Before you start to curse my name, because surely all those people can have their birthday occur at any day — including February, 29 — so why should they necessarily overlap? Try thinking about the problem the other way around. Imagine how you can make sure no one shares a birthday! Easy, right? Just have all the people celebrate their birthday in sequence. Let's say, Mark's birthday is January, 1, Lisa's is January, 2, Brian's January, 3, ..., Sarah's December, 31, and so on until every person is assigned to a non-overlaping birthday. Then... What about the 367th person? What about John? As soon as John enters the room, he must share a birthday with someone, because he must have been born in one of the different 366 days that make up a full year.
It still doesn't feel right, does it? Of course that happens, if I assign a day per person, but surely we can reason that some of the days might not even be celebrated! And that's were your reason it's tricking you. You are not thinking about people having birthdays, but rather you're thinking about you and your own experience. In your daily life, birthday's are a special and not frequent event and double birthdays are even scarcer! In light of this, you think about all the empty days in which you don't know a single person who's celebrating their birthday on. When you meet someone new, most likely he or she will have his or her birthday in some of those days that are empty to you. You assume that, because birthdays are a rare event to you, then they surely must always be a rare event — and that's just not true.

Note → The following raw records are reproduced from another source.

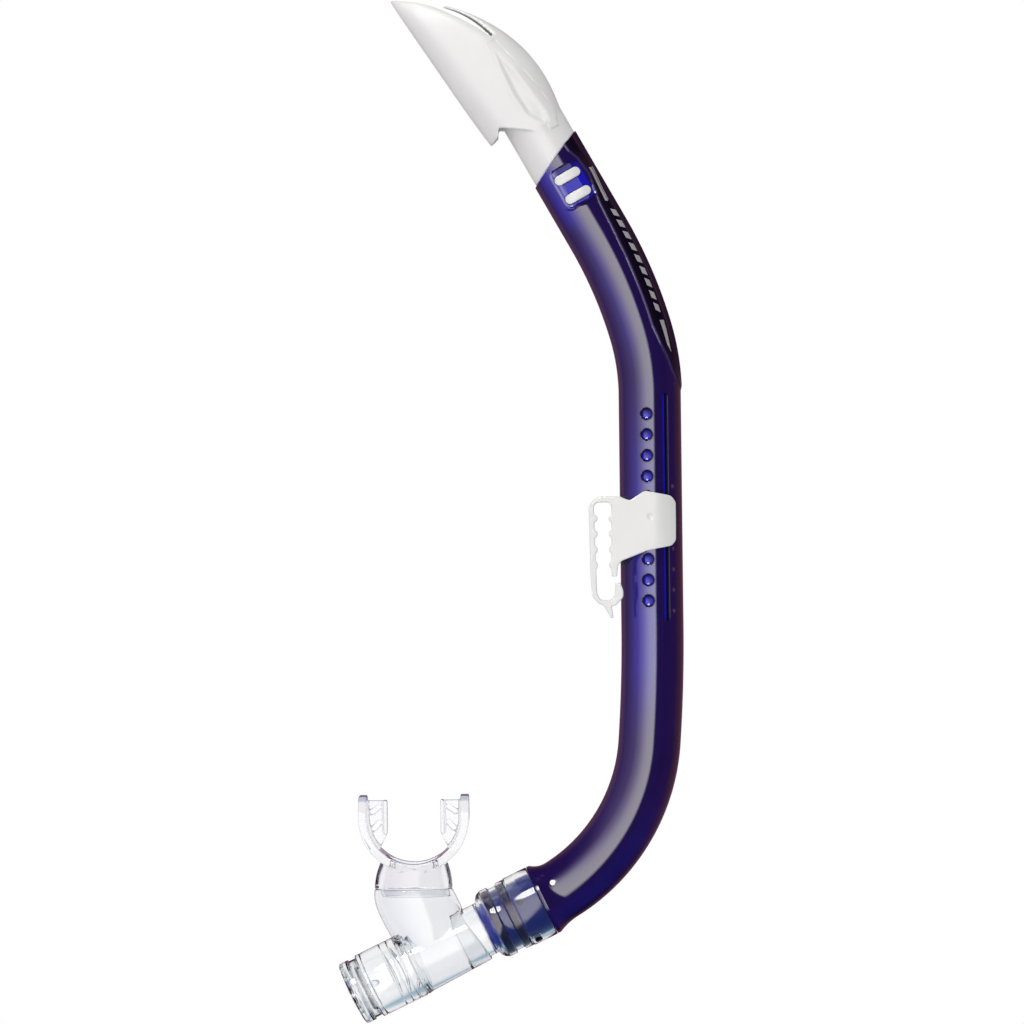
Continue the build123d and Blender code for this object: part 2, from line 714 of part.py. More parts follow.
with BuildPart() as tongue:
    add(fairing.part)
    with BuildSketch(tongue_plane):
        with BuildLine():
            tongue_edge = Spline((TONGUE_ROOT_T, TONGUE_HALF), (70.5, 6.2), (TONGUE_TIP_T, 0.4))
            mirror(tongue_edge, about=Plane.XZ)
            Line((TONGUE_TIP_T, 0.4), (TONGUE_TIP_T, -0.4))
            Line((TONGUE_ROOT_T, TONGUE_HALF), (TONGUE_ROOT_T, -TONGUE_HALF))
        make_face()
    extrude(amount=PAST, mode=Mode.INTERSECT)

# Latch pads: the part of the window slots' run that lies in the barrel's wall
with BuildPart() as latch_pads:
    with BuildSketch(top_plane):
        with Locations(*((t, WINDOW_N) for t in WINDOW_T)):
            SlotOverall(WINDOW_LENGTH - 2 * PAD_GAP, WINDOW_WIDTH - 2 * PAD_GAP, rotation=90)
    extrude(amount=TUBE_R, both=True)
    with BuildSketch(across_top_run(-PLUG_LENGTH)):
        Circle(PAD_R)
        Circle(PAD_ROOT_R, mode=Mode.SUBTRACT)
    extrude(amount=PLUG_LENGTH, mode=Mode.INTERSECT)

with BuildPart() as splash_guard:
    add(fairing.part)
    # Side view: lower edge with its drain notch
    with BuildSketch(top_plane):
        with BuildLine():
            Polyline(
                (-10, -20),
                (120, -20),
                (120, 40),
                (19.2, 40),
                (19.2, 21.1),
                (20.7, 16.7),
                (24.0, 14.6),
                (12.3, -1.6),
                (-10, -1.6),
                close=True,
            )
        make_face()
    extrude(amount=PAST, both=True, mode=Mode.INTERSECT)
    # Open top: everything behind the rim goes
    with BuildSketch(top_plane):
        with BuildLine():
            Spline(RIM_FOOT, (67.3, 1.0), (78.2, 7.9), (85.3, 13.4), (91.4, 20.0), RIM_TIP)
            Polyline(RIM_TIP, (120, 27.0), (120, -30), (TONGUE_ROOT_T, -30), RIM_FOOT)
        make_face()
    extrude(amount=PAST, both=True, mode=Mode.SUBTRACT)
    add(tongue.part)
    # Finger dishes in the sides
    for side in (-1, 1):
        with BuildSketch(top_plane.offset(side * DISH_FLOOR)):
            with BuildLine():
                Spline(
                    DISH_TIP,
                    (38.5, 1.8),
                    (23.0, 1.3),
                    (14.5, -5.0),
                    (20.5, -7.4),
                    (40.5, -4.6),
                    DISH_TIP,
                )
            make_face()
        extrude(amount=side * PAST, mode=Mode.SUBTRACT)
    # Stem
    with BuildSketch(across_top_run(-STEM_START)):
        with Locations((STEM_N, 0)):
            Circle(STEM_OUTER_R)
    extrude(amount=STEM_START + STEM_TOP_T)
    split(bisect_by=seam_plane, keep=Keep.TOP)
    # Plug, with its bore right through the stem
    with BuildSketch(across_top_run(-PLUG_LENGTH)):
        Circle(PLUG_R)
    extrude(amount=PLUG_LENGTH + PLUG_IN_STEM)
    with BuildSketch(across_top_run(-PLUG_LENGTH - OVERLAP)):
        Circle(GUARD_BORE_R)
    extrude(amount=PLUG_LENGTH + STEM_TOP_T + 2 * OVERLAP, mode=Mode.SUBTRACT)
    add(latch_pads.part)
splash_guard.part.label = "splash_guard"

os.makedirs("parts", exist_ok=True)
mouth_pieces = (coupling, swivel_seals, chamber, mouthpiece)
purge_pieces = (purge_housing, purge_seat, purge_valve, purge_cover)
for piece in (barrel, splash_guard, keeper, *mouth_pieces, *purge_pieces):
    export_step(piece.part, f"parts/{piece.part.label}.step")
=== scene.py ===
import json
import math

import bmesh
import bpy
import numpy as np
from mathutils import Matrix, Vector

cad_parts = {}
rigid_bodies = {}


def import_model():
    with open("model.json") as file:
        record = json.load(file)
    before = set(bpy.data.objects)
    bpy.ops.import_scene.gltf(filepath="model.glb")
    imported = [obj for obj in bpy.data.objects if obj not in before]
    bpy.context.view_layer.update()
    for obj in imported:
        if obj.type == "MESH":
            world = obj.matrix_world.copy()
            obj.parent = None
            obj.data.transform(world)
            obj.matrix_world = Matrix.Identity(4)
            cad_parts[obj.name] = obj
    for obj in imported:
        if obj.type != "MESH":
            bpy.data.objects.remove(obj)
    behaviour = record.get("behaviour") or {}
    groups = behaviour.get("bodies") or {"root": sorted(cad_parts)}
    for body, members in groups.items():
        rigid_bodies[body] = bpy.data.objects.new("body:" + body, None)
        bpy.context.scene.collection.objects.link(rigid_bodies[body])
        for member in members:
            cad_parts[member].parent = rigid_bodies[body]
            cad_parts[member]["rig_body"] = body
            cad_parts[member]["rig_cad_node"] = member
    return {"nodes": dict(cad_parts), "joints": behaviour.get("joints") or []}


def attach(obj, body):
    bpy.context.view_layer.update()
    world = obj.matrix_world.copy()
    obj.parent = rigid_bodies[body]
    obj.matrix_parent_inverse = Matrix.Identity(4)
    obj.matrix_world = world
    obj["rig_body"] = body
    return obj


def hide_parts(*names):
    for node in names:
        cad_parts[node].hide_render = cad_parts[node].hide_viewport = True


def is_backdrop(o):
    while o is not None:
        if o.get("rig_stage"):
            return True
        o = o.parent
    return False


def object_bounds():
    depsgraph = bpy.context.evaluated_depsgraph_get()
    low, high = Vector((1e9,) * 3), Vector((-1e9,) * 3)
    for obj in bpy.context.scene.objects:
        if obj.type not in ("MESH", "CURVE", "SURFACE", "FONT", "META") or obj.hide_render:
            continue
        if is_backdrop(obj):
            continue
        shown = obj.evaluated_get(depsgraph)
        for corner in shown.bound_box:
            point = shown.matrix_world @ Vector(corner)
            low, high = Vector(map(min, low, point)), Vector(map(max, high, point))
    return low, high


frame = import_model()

# A J-shaped snorkel, held upright over a pale floor. Lengths below are in millimetres and are turned
# into the frame's metres by MM. The swivel's place and direction and the overall box come from the
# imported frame, and the profiles and curves repeat the CAD's own sizes.

MM = 0.001
cad_low, cad_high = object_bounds()

joints = {joint["name"]: joint for joint in frame["joints"]}
nodes = frame["nodes"]

# ---- places from the frame ----

swivel_foot = Vector(joints["mouthpiece_swivel"]["pos_m"])
swivel_dir = Vector(joints["mouthpiece_swivel"]["axis"]).normalized()
barrel_y = swivel_foot.y

# ---- camera: level, square to the middle plane, with a slight roll ----

FRAME_WIDTH = 450.56 * MM
LENS = 200.0
SENSOR = 36.0
ROLL = math.radians(0.68)
AIM_OFFSET = Vector((1.8, 0, -0.7)) * MM

box_centre = (cad_low + cad_high) / 2
aim = Vector((box_centre.x, barrel_y, box_centre.z)) + AIM_OFFSET
camera_data = bpy.data.cameras.new("camera")
camera_data.lens = LENS
camera_data.sensor_width = SENSOR
camera = bpy.data.objects.new("camera", camera_data)
camera.location = aim - Vector((0, FRAME_WIDTH * LENS / SENSOR, 0))
turn = Matrix.Rotation(ROLL, 3, "Y") @ Matrix.Rotation(math.pi / 2, 3, "X")
camera.rotation_euler = turn.to_euler()
bpy.context.scene.collection.objects.link(camera)
bpy.context.scene.camera = camera


# ---- node helpers ----


def add(tree, kind, **values):
    """A shader node of that kind, with its properties and unlinked inputs set by name."""
    node = tree.nodes.new(kind)
    for key, value in values.items():
        if hasattr(node, key) and key not in node.inputs:
            setattr(node, key, value)
        else:
            node.inputs[key].default_value = value
    return node


def ramp(tree, stops):
    """A colour ramp with stops of (position, (r, g, b))."""
    node = tree.nodes.new("ShaderNodeValToRGB")
    elements = node.color_ramp.elements
    while len(elements) > 1:
        elements.remove(elements[-1])
    for i, (position, colour) in enumerate(stops):
        element = elements[0] if i == 0 else elements.new(position)
        element.position = position
        element.color = (*colour, 1)
    return node


def remap(tree, value, source, target, kind="LINEAR"):
    """A value brought from the source range to the target range."""
    node = add(tree, "ShaderNodeMapRange", interpolation_type=kind)
    for socket, end in zip(("From Min", "From Max", "To Min", "To Max"), (*source, *target)):
        node.inputs[socket].default_value = end
    tree.links.new(value, node.inputs["Value"])
    return node.outputs["Result"]


def noise(tree, coords, scale, detail):
    """Noise over the object's own coordinates."""
    node = add(tree, "ShaderNodeTexNoise", Scale=scale, Detail=detail)
    tree.links.new(coords.outputs["Object"], node.inputs["Vector"])
    return node.outputs["Fac"]


# ---- studio: a softbox wall to the left of the camera, dark to its right ----

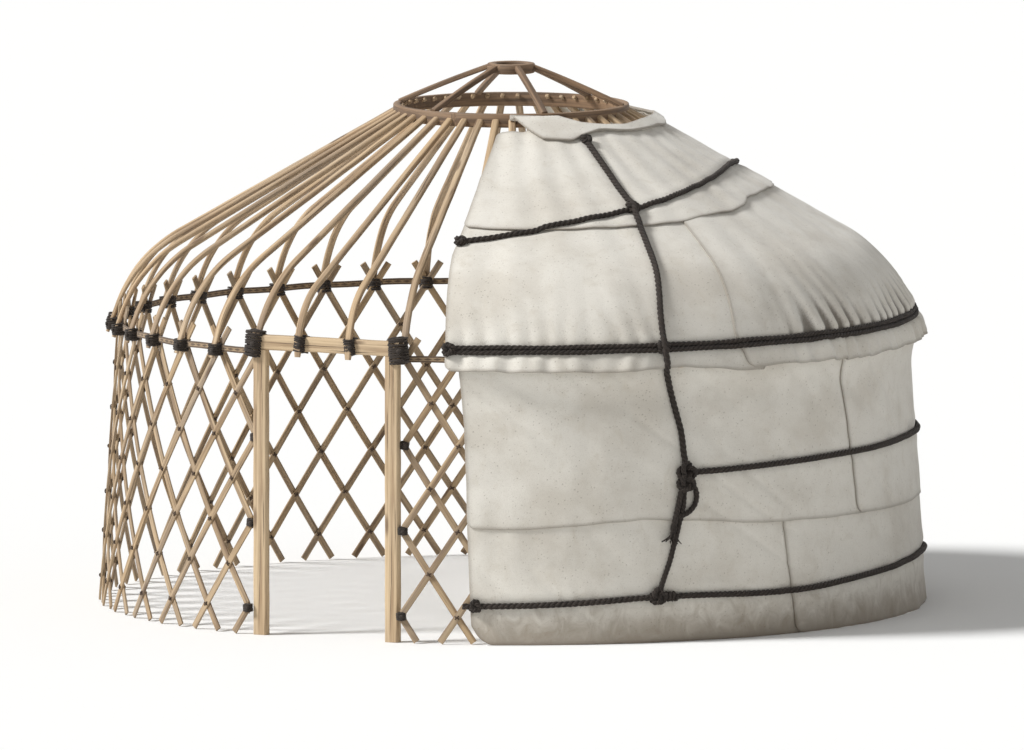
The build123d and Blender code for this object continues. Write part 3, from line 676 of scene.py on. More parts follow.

Just to complete the above idea, as soon as you start to create empty days, you must create shared birthdays. If you move Lisa's birthday from January, 2 to January, 1, then no one celebrates their birthday on January, 2, but Lisa is automatically sharing January, 1 with Mark. Hopefully, by now, you agree with me that when the number of people is 367, there is a 100% guarantee that, at least, 2 among the 367 must share their birthday. I can tell you now that you only need 70 people to reach the 99.9% guarantee and just 23 people will suffice for those fifty-fifty odds.
Do you not believe me? Here comes the fun part! Let's prove it... mathematically. First, let's forget about February, 29 and assume each day is equally probable. The problem is as follows. We want to find the probability that among N people, at least, 2 share a birthday. Since there are only two possible situations: 2 different persons share a birthday (`A`) and 2 different persons do not share a birthday (`bar A`), among N people, we can analyse it either way. If `P(A)` is the probability of 2 people sharing a birthday, then `P(bar A)=1-P(A)` is the probability of 2 people not sharing a birthday, among N people. I shall use this form, as it makes the process easier.
We shall think in sequence and analyse each person individually, comparing him/her to all the others we've analysed before. Starting with person 1, the probability of his/her birthday not being the same as the people before is 1, because we haven't analysed anyone yet. Let's write it as `365/365`. Next, we analyse the second person and the probability that he/she doesn't share a birthday with person 1 is having been born in any possible day, except for person 1's birthday, so it becomes `364/365`. Again, using the same reasoning, the probability that person 3 doesn't share a birthday with person 1 and 2 is having been born in any possible day, except for person 1 and 2's birthdays, so it becomes `363/365`. Generally, we can say that `P(X)=1-(X-1)/365` is the probability of person X not sharing a birthday with all the X persons before him/her.
Now, we are in a position to (almost) obtain the result we want! The probability that among N people no ones shares a birthday is thus `P(bar A)=P(1)*P(2)*P(3)*...*P(N-1)*P(N)` and we can write it as a formula:
`P(bar A)=prod_(X=1)^N (1-(X-1)/365)=(365!)/(365^N(365-N)!)`
You can test it yourself that for the values `N=1` and `N=366` we get the extreme results `P(bar A)=1` and `P(bar A)=0`, respectively, meaning that the probability no one shares a birthday among a group of 1 single person is 100% and the probability of no one sharing a birthday among 366 people is 0%, as explained in the beginning. If we calculate the complement of `P(bar A)`, then we get what we wanted all along: the probability of, among N people, at least 2 sharing a birthday `P(A)=1-P(bar A)`. Input the values `N=23` and `N=70` and we get, as promised, `P(A)=50.73%` and `P(A)=99.92%`, respectively.
Meeting someone who shares a birthday with you is one thing, but among a group of N random people, 2 people sharing the same birthday is another thing. That's why your reason tricks you. You fail to distinguish the two situations even though the first is somehow rare and the second is clearly not.
Just in case you're wondering how to calculate the likelihood of finding someone with the same birthday as you among N people, it's not difficult. We can do a similar reasoning as before, but instead of comparing will all previously analysed people, we compare only with the first — you. And thus, it becomes the probability of person 1 not sharing his/her birthday with you times the probability of person 2 not sharing his/her birthday with you, and so on. That is, `P(bar A)=364/365xx364/365xx364/365xx...=(364/365)^N` and again `P(A)=1-P(bar A)` is the probability of finding someone with the same birthday as you. So how many people do we need for the fifty-fifty chance? `N=253` will give you `P(A)=50.05%`.